Forse con The Tribe siamo dalle parti dell’infilmabile, del cinema intollerabile, della provocazione fuori dallo spazio-tempo della visione. Un’opera così deve necessariamente creare un netto schieramento tra detrattori e estimatori. Come se il cinema potesse ancora essere un luogo di battaglia ferina e senza compromessi. The Tribe inizia e finisce nel silenzio più totale, con una freddezza di taglio registico del tutto amorale, che mostra senza battere ciglio una realtà animalesca e fuori controllo, eppure del tutto prossima al reale, del tutto credibile. Un degrado umano che trova la sua forza nell’ineluttabilità di un destino segnato fin dall’inizio, dove l’unica via d’uscita è assecondare regole che rispondono solo alla legge della giungla, di cui fa parte quella categoria umana che, per forza di cose, rimane relegata ai margini della società, come quella de sordo-muti.
Il disturbo psico-visivo causato da The Tribe potrebbe essere ricondotto ad altre “maratone” del sadismo studiato a tavolino come il celeberrimo Twentynine Palms (2003) di Bruno Dumont, sublime esercizio di cinema ultra reazionario, che dispiegava la forma cinema come un paesaggio visivo, ceduto ormai al più becero senso del nichilismo e della sconfitta morale e sociale, urlato con una sapienza registica che va di pari passo con questo The Tribe. E’ il cinema d’autore nella sua veste più ricattatoria e informe, il vessillo di una condanna inferta allo spettatore (come dimenticare l’immondo equivoco estetizzante de La moglie del poliziotto di Groning?), in nome di una purezza bressoniana equivocata e non più raggiungibile.

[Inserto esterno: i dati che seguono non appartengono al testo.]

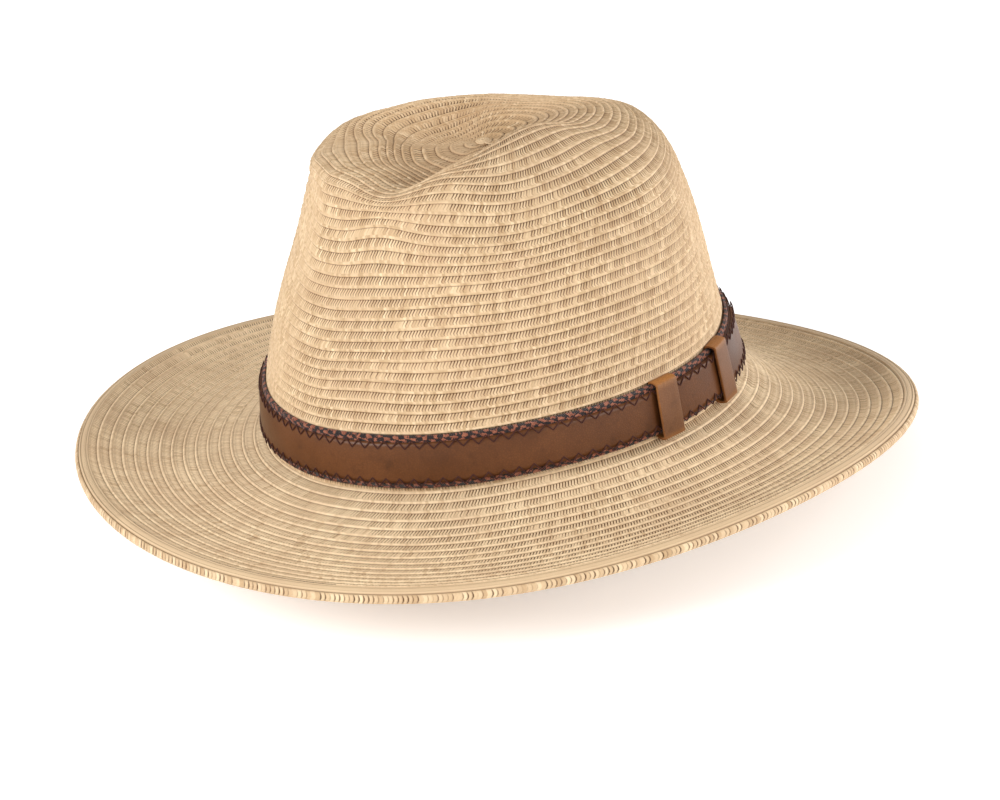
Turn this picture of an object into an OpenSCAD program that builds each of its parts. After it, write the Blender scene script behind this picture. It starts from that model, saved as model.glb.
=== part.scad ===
/* [Crown] */
// Half length of the head opening, outside the straw
crown_front = 103.5; // [96:0.5:112]
// Half width of the head opening, outside the straw
crown_side = 86; // [80:0.5:94]
// Thickness of the sewn straw braid
straw_t = 1.5; // [1.2:0.1:1.8]
// Height of the crown where the braid starts, at the bottom of the dent
tip_z = 112; // [108:1:114]
// How much shallower the pinch on the wearer's right is
right_pinch_fill = 6.5; // [0:0.5:7]
// How much deeper the pinch on the wearer's left is
left_pinch_extra = 2.5; // [0:0.5:3]

/* [Brim] */
// Width of the brim, mean of all round
brim_w = 76; // [66:1:86]
// Extra width of the brim at the front, less at the back
brim_front_extra = 2.5; // [0:0.5:5]
// Extra width of the brim at front and back, less at the sides
brim_length_extra = 2.5; // [0:0.5:5]
// Height of the brim's edge at the front
edge_front = 1.5; // [-6:0.5:8]
// Height of the brim's edge on the wearer's left
edge_left = -2; // [-12:0.5:8]
// Height of the brim's edge on the wearer's right
edge_right = -13.5; // [-24:0.5:0]
// Height of the brim's edge at the back
edge_back = -31; // [-40:0.5:-16]
// Wave of the edge between front and sides
edge_wave = 1; // [0:0.5:3]
// Twist of the edge, up at front right and back left
edge_twist = 6.8; // [0:0.2:9]
// Depth of the hollow across the brim
brim_dip = 7; // [3:0.5:10]
// Extra depth of the hollow at the back
brim_dip_back = 5; // [0:0.5:6]
// Width of the stiff outer rows round the edge
lip_w = 5.5; // [5:0.5:7]
// Height of the folded edge braid
lip_h = 5; // [4.6:0.2:6]
// Diameter of the edge wire
wire_d = 1.4; // [1:0.1:1.5]

/* [Hat band] */
// Gap between the straw and the back of a keeper loop
band_gap = 0.4; // [0.3:0.05:0.6]
// Thickness of the patterned trim under the leather
trim_t = 0.7; // [0.5:0.1:0.8]
// Thickness of the leather strip
leather_t = 0.85; // [0.6:0.05:1]
// Thickness of the strap's tongue
tongue_t = 1; // [0.8:0.1:1.2]
// Width of a keeper loop along the band
loop_w = 11; // [8:0.5:13]
// Thickness of a keeper loop's leather
loop_t = 1; // [0.8:0.1:1.2]
// Place of the front keeper loop round the band, degrees from the front
loop_front_at = 104; // [100:1:108]
// Place of the rear keeper loop round the band, degrees from the front
loop_rear_at = 127; // [123:1:131]
// Length of one zigzag stitch along the band
zigzag_pitch = 5.8; // [5:0.1:8]

/* [Sweatband] */
// Thickness of the sweatband
sweat_t = 0.8; // [0.6:0.1:1]
// Thickness of the tapes and pads sewn to the sweatband
tape_t = 0.4; // [0.3:0.05:0.5]
// Thickness of the size strap
strap_t = 0.8; // [0.6:0.1:1]

/* [Hidden] */

// Angles run from the front (-Y) over the wearer's left (+X) to the back (+Y).
steps = 72;
skin = 0.05;               // gap between sewn layers of one body

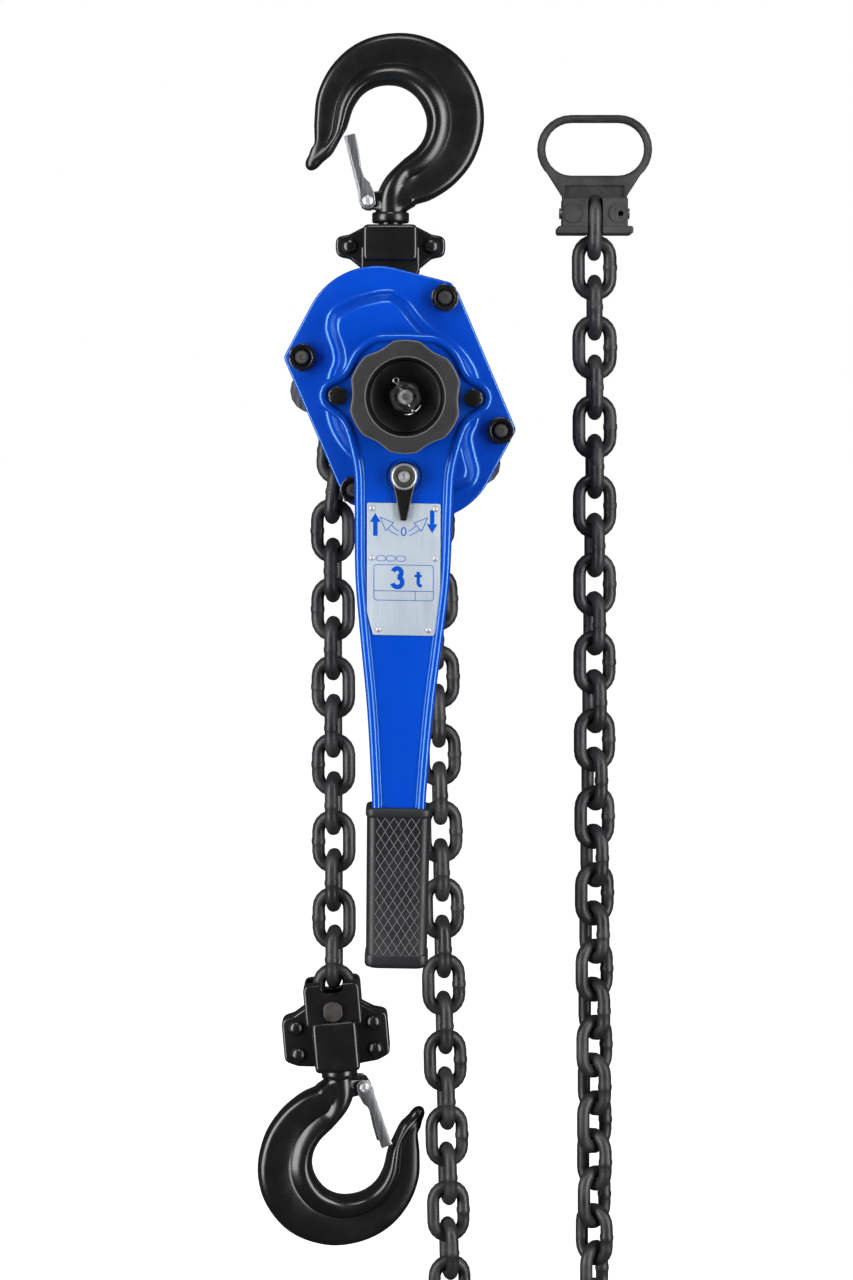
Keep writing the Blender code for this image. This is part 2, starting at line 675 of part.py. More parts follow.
def brake_parts(mats):
    """The load brake: two friction discs clamp the ratchet disc, which two pawls hold."""
    axis = (AXIS_X, AXIS_Z)
    origin = axis_point()
    hub = [(10.1, -51), (13, -51), (13, -34), (26, -34), (26, -30.8), (10.1, -30.8)]
    piece("brake_hub", turned(hub, axis, 24), mats["steel"], origin)
    piece("friction_disc_inner", washer(13.4, 26, -37.3, -34.3, axis), mats["friction"], origin)
    piece("ratchet_disc", saw_ring(12, 34, 29, 13.4, -42, -37.6), mats["steel"], origin)
    piece("friction_disc_outer", washer(13.4, 26, -45.3, -42.3, axis), mats["friction"], origin)
    teeth = 12
    outline = []
    for i in range(teeth):
        for share, radius in ((-0.2, 20.5), (-0.1, 24), (0.1, 24), (0.2, 20.5)):
            angle = 2 * math.pi * (i + share) / teeth
            outline.append((axis[0] + radius * math.cos(angle), axis[1] + radius * math.sin(angle)))
    made = piece("change_gear", prism(outline, -97, -76), mats["steel"], origin)
    sleeve = [(13.4, -50), (13.4, -45.6), (26, -45.6), (26, -50), (18.5, -52), (18.5, -77)]
    sleeve += [(10.1, -77), (10.1, -52), (13.4, -51.4)]
    add(made, turned(sleeve, axis, 16))
    cut(made, rod(10.1, -100, -60, axis, 16))
    for name, (x, z), flip in (
        ("brake_pawl_upper", PAWL_SPOTS[0], 1),
        ("brake_pawl_lower", PAWL_SPOTS[1], -1),
    ):
        shape = [(-4, 3), (4, 4), (6.5, -8), (8.2, -15.5), (6, -16.5), (-2, -9)]
        outline = [(x + flip * a, z + flip * b) for a, b in shape]
        made = piece(name, prism(at_axis(outline), -41.6, -38), mats["steel"], axis_point(x, z))
        add(made, rod(3, -40, -21.5, at_axis([(x, z)])[0], 12))


# ---------------------------------------------------------------- lever, hand wheel, selector

WHEEL_RADIUS = 40.3
WHEEL_LOBES = 6
WHEEL_LOBE_AT = 88.0
WHEEL_SCOOP = 2.5

LEVER_HALF = [
    (8, 45.7), (24, 44), (38, 33), (50, 14.5), (58, 12), (63, 4), (63, -4), (58, -12), (48, -18),
    (40, -38), (36.5, -55), (35.6, -80), (34.4, -130), (30.8, -168), (24.2, -229), (20, -297), (17, -304),
]
SELECTOR_PIVOT = (0.0, -57.2)


def lean(points):
    """Lever outlines lean a little about the drive axis."""
    angle = math.radians(-LEVER_LEAN)
    c = math.cos(angle)
    s = math.sin(angle)
    return at_axis([(x * c - z * s, x * s + z * c) for x, z in points])


def mirrored(half):
    return half + [(-x, z) for x, z in reversed(half)]


def lever_parts(mats):
    origin = axis_point()
    inner = [(6, 41), (22, 39.5), (33, 30), (33, 0), (33, -36), (31, -60), (31, -125), (27, -168)]
    inner += [(20.5, -229), (16, -285)]
    bolts = lean([(-49, 0), (49, 0)])
    for name, y0, y1, wall in (
        ("lever_rear_shell", LEVER_BACK, LEVER_SPLIT + 0.5 * GAP, 1),
        ("lever_front_shell", LEVER_SPLIT - 0.5 * GAP, LEVER_FRONT, -1),
    ):
        made = piece(name, prism(lean(mirrored(LEVER_HALF)), y0, y1), mats["blue"], origin)
        far = y0 - WALL if wall == 1 else y1 + WALL
        near = LEVER_SPLIT + 5 * wall * -1
        cut(made, prism(lean(mirrored(inner)), near, far))
        bore = 19.5 if wall == 1 else 14.0
        holes = [rod(4.4, -115, -60, spot, 10) for spot in bolts]
        cut(made, rod(bore, -115, -60, (AXIS_X, AXIS_Z), 24), *holes)
        if wall == -1:
            cut(made, rod(5.4, -115, -90, lean([SELECTOR_PIVOT])[0], 12))
    for name, spot in (("lever_bolt_left", bolts[0]), ("lever_bolt_right", bolts[1])):
        y = LEVER_FRONT - GAP
        profile = [(0, y - 5), (7.3, y - 5), (7.3, y), (4, y), (4, LEVER_BACK - 1), (0, LEVER_BACK - 1)]
        piece(name, turned(profile, spot, 10), mats["black"], origin)
    selector_parts(mats)
    plate = [(26.9, -76.6), (26.9, -155.7), (21.8, -172.7)]
    shape = prism(lean(mirrored(plate)), LEVER_FRONT - GAP, LEVER_FRONT - GAP - 1)
    piece("name_plate", shape, mats["zinc"], origin)
    grip(mats["rubber"], origin)


def selector_parts(mats):
    pivot = lean([SELECTOR_PIVOT])[0]
    place = (pivot[0], 0, pivot[1])
    x, z = SELECTOR_PIVOT
    finger = arc((x, z), 9.7, 20, 160, 5) + [(x - 7, z - 8), (x - 5, z - 24), (x - 2.5, z - 32)]
    finger += [(x + 2.5, z - 32), (x + 5, z - 24), (x + 7, z - 8)]
    made = piece("selector", prism(lean(finger), LEVER_FRONT - 8, LEVER_FRONT - 1.5), mats["black"], place)
    add(made, rod(5, -113, -93, pivot, 12))
    add(made, turned([(0, -116), (6, -116), (8.5, -114.5), (8.5, -110), (0, -110)], pivot, 12))
    horns = [(-13, 21), (-9, 19), (0, 9), (9, 19), (13, 21), (13, 8), (5, -7), (-5, -7), (-13, 8)]
    pawl = piece("selector_pawl", prism(lean([(x + a, z + b) for a, b in horns]), -92.7, -80), mats["steel"], place)
    cut(pawl, rod(19, -100, -70, at_axis([(0, -28)])[0], 16))


def grip(mat, origin):
    """The rubber sleeve, with a collar at the top and a lip at the bottom."""
    rings = []
    middle = 0.5 * (LEVER_BACK + LEVER_FRONT)
    for z, half, depth in (
        (GRIP_TOP - 5, 23.5, 18), (GRIP_TOP - 6.5, 24.2, 18.5), (GRIP_TOP - 12, 24.2, 18.5),
        (GRIP_TOP - 13.5, 23.4, 17.5), (GRIP_BOTTOM + 11, 22, 16.5), (GRIP_BOTTOM + 9, 22.9, 17.5),
        (GRIP_BOTTOM + 2, 22.9, 17.5), (GRIP_BOTTOM, 21, 15.5),
    ):
        ring = []
        for i in range(16):
            angle = 2 * math.pi * i / 16
            c = math.cos(angle)
            s = math.sin(angle)
            x = half * math.copysign(abs(c) ** 0.5, c)
            y = depth * math.copysign(abs(s) ** 0.5, s)
            spot = lean([(x, z)])[0]
            ring.append((spot[0], middle + y, spot[1]))
        rings.append(ring)
    piece("grip", loft(rings), mat, origin)


def wheel_parts(mats):
    """The lobed hand wheel, with the slotted nut and split pin at the bottom of its cup."""
    axis = (AXIS_X, AXIS_Z)
    origin = axis_point()
    outline = []
    for lobe in range(WHEEL_LOBES):
        middle = WHEEL_LOBE_AT + 360 / WHEEL_LOBES * lobe
        outline += arc(axis, WHEEL_RADIUS, middle - 14, middle + 14, 4)
        outline += arc(axis, WHEEL_RADIUS - WHEEL_SCOOP, middle + 22, middle + 38, 2)
    made = piece("hand_wheel", prism(outline, WHEEL_BACK, WHEEL_FRONT), mats["plastic"], origin)
    cup = [(0, -140), (31, -140), (30, -134), (27, -116), (15, -109.5), (0, -109.5)]
    cut(made, turned(cup, axis, 24))
    cut(made, rod(6.3, -112, -100, axis, 16))
    nut = [(6.1, -109.8), (11, -109.8), (11, -120), (9, -124), (6.1, -124)]
    made = piece("castle_nut", turned(nut, axis, 12), mats["steel"], origin)
    cut(made, rod(1.7, AXIS_Z - 20, AXIS_Z + 20, (AXIS_X, -119), 8, "Z"))
    pin = rod(1.1, AXIS_Z - 14, AXIS_Z + 14, (AXIS_X, -119), 8, "Z")
    piece("cotter_pin", pin, mats["steel"], origin)


# ---------------------------------------------------------------- chain end ring


def stadium(centre, half_length, radius, steps=6):
    x, z = centre
    points = arc((x + half_length, z), radius, -90, 90, steps)
    return points + arc((x - half_length, z), radius, 90, 270, steps)


def ring_parts(mats):
    """The end ring: a flat-topped loop on a slotted base that holds the last link on a pin."""
    middle = -47.3
    outer = stadium((RING_X, middle), 18.0, 25.6, 8)
    inner = stadium((RING_X, middle), 17.6, 19.5, 8)
    origin = (RING_X, 0, RING_PIN_Z)
    made = piece("chain_end_ring", ring_prism(outer, inner, -7, 7), mats["cast"], origin)
    base = [(-33, -68.5), (33, -68.5), (24.5, -81.5), (24.5, -104.5), (28.7, -105.5), (28.7, -111)]
    base += [(-28.7, -111), (-28.7, -105.5), (-24.5, -104.5), (-24.5, -81.5)]
    add(made, prism([(RING_X + x, z) for x, z in base], -15, 15))
    slot = arc((0, -85), 6.2, 0, 180, 6) + [(-6.2, -120), (6.2, -120)]
    cut(made, prism([(RING_X + x, z) for x, z in slot], -20, 20))
    cut(made, prism([(RING_X + x, z) for x, z in [(-20, -108.6), (20, -108.6), (20, -120), (-20, -120)]], -11, 11))
    cut(made, rod(4.3, RING_X - 40, RING_X + 40, (0, RING_PIN_Z), 12, "X"))
    profile = [(0, RING_X - 26.5), (4, RING_X - 26.5), (4, RING_X + 26.5), (0, RING_X + 26.5)]
    piece("chain_end_pin", turned(profile, (0, RING_PIN_Z), 12, "X"), mats["steel"], origin)


def main():
    for old in list(bpy.data.objects):
        bpy.data.objects.remove(old, do_unlink=True)
    mats = make_materials()
    top_hook_parts(mats)
    top_yoke_parts(mats)
    frame_parts(mats)
    chain_parts(mats)
    sheave_parts(mats)
    gear_parts(mats)
    brake_parts(mats)
    lever_parts(mats)
    wheel_parts(mats)
    ring_parts(mats)
    lower_parts(mats)


main()
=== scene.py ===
"""The looks of the lever chain hoist: its shells, forgings, chain, grip, materials, light and camera.

Lengths are in millimetres until a mesh is made. X is to the right, Y goes back and Z is up, and the
origin is the seat of the top hook. The drive axis is parallel to Y, at AXIS_X, AXIS_Z.
"""

import math

import bmesh
import bpy
from mathutils import Matrix, Vector

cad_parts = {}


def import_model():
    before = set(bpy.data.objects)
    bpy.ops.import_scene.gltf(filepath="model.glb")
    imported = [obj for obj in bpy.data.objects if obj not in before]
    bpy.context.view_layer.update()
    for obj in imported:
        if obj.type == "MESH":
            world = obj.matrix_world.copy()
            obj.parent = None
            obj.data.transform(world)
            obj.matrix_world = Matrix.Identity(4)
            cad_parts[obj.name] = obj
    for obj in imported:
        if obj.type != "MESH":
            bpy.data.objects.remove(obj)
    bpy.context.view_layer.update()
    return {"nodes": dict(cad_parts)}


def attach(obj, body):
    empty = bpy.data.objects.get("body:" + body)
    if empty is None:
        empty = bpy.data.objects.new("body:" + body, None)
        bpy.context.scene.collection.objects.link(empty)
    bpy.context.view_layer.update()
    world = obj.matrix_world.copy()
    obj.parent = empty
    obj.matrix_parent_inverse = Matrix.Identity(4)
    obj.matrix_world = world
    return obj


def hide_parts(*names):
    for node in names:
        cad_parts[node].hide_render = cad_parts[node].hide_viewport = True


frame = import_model()

MM = 0.001
# Clearance between pieces that are bolted or pressed together.
GAP = 0.3

# The drive axis, and the depths of the body, the lever and the hand wheel.
AXIS_X = 12.0
AXIS_Z = -233.0
AXIS = (AXIS_X, AXIS_Z)
ORIGIN = (0.0, 0.0)
PLATE_OUT = 27.0
FLANGE = 3.0
COVER_FRONT = -66.0
COVER_BACK = 64.0
LEVER_BACK = -70.0
LEVER_SPLIT = -87.0
LEVER_FRONT = -104.0
LEVER_FLOOR = -101.2
WHEEL_BACK = -106.0
WHEEL_FRONT = -137.0
BEAD_PROUD = 0.25

# The chain's wire and links, and where each strand starts, bends and ends.
WIRE = 10.0
PITCH = 30.0
LINK_HALF_WIDTH = 12.0
LINK_STEP = 36.0
WRAP_START = 177.4
WRAPPED_LINKS = 7
LINK_RADIUS = PITCH / (2 * math.tan(math.radians(LINK_STEP / 2)))
LOAD_TOP = (-35.8, -245.3)
LOAD_BEND = (-45.0, -325.0)
LOAD_LINKS = 16
CHAIN_PIN = (-45.0, -704.0)
SLACK_X = 30.9
LEAD_LINK_Z = -64.1
SLACK_LINKS = 56
BIGHT_TOP = -940

# The end ring's middle, and the heights of its loop, its pin and the last link.
RING_X = 153.8
RING_LOOP_Z = -47.3
RING_PIN_Z = -95.3
END_LINK_Z = -105.7

# The pin in the top yoke, the hooks' own heights, and how the bottom hook hangs.
TOP_PIN_Z = -154.0
SEAT_TO_BOWL = 28.2
BOWL_TO_PIN = 122.1
LOWER_TILT = 4.7
LOWER_SWIVEL = -10.0
# The latch's pivot and end, from the centre of the hook's bowl.
LATCH_PIVOT = (-17.0, -58.1)
LATCH_END = (-31.5, -9.5)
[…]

Sarebbe bastato che Dumont e l’autore di The Tribe, Slaboshpitsky, avessero visto un film come l’israeliano Viviane di Shlomi e Ronith Elkabetz, raro gioiello di pulizia grafica, più vero del vero, con una messa in scena di una semplicità e una nitidezza espositiva da far tremare i polsi e che, a tratti, fa persino impallidire il tanto decantato Una Separazione (2011) di Farhadi. Ma torniamo alla visione scandalosa di The Tribe, alla sua progressione tutta uguale, che riverbera un orrore senza nome e fa più male di tutti gli horror messi insieme, perché nel più completo silenzio, scoperchia un microcosmo sociale che lascia letteralmente impennare l’orizzonte della visione estrema, congiungendo i poli opposti, il caldo con il freddo, lasciando a tratti interdetti per una scena di aborto tra le più abominevoli viste sullo schermo di recente.
Il film ucraino mette il dito nella piaga, ma non fa mai sanguinare la ferita. Lo stile è mortalmente documentaristico, segnando un’imbalsamazione emotiva, da generare il rigetto per una visione inconcepibile, anche perché mostrata allo stadio primordiale dell’essere, senza anteporre alcun filtro al discorso. Vengono in mente i teoremi di Michael Haneke, con la differenza che il regista tedesco pone maggiore controllo alla sua opera. Slaboshpitsky no. Si può permette un cinema del tutto malsano, cui plaude molta critica formalista, che considera il gesto estetico puro al di sopra di tutto, del bene e del male. Il finale fa pensare. Perché è del tutto ovvio, ma rimane nella morsa gelida di un mistero silenzioso, che tende ad annichilire lo sguardo. Così che chi inquadra e chi è inquadrato rimangono sullo stesso piano di umiliazione. The Tribe chiude la bocca e lascia affiorare tutto l’orrore dal di dentro. Rimanendo indigesto e sopraffino, tedioso e feroce.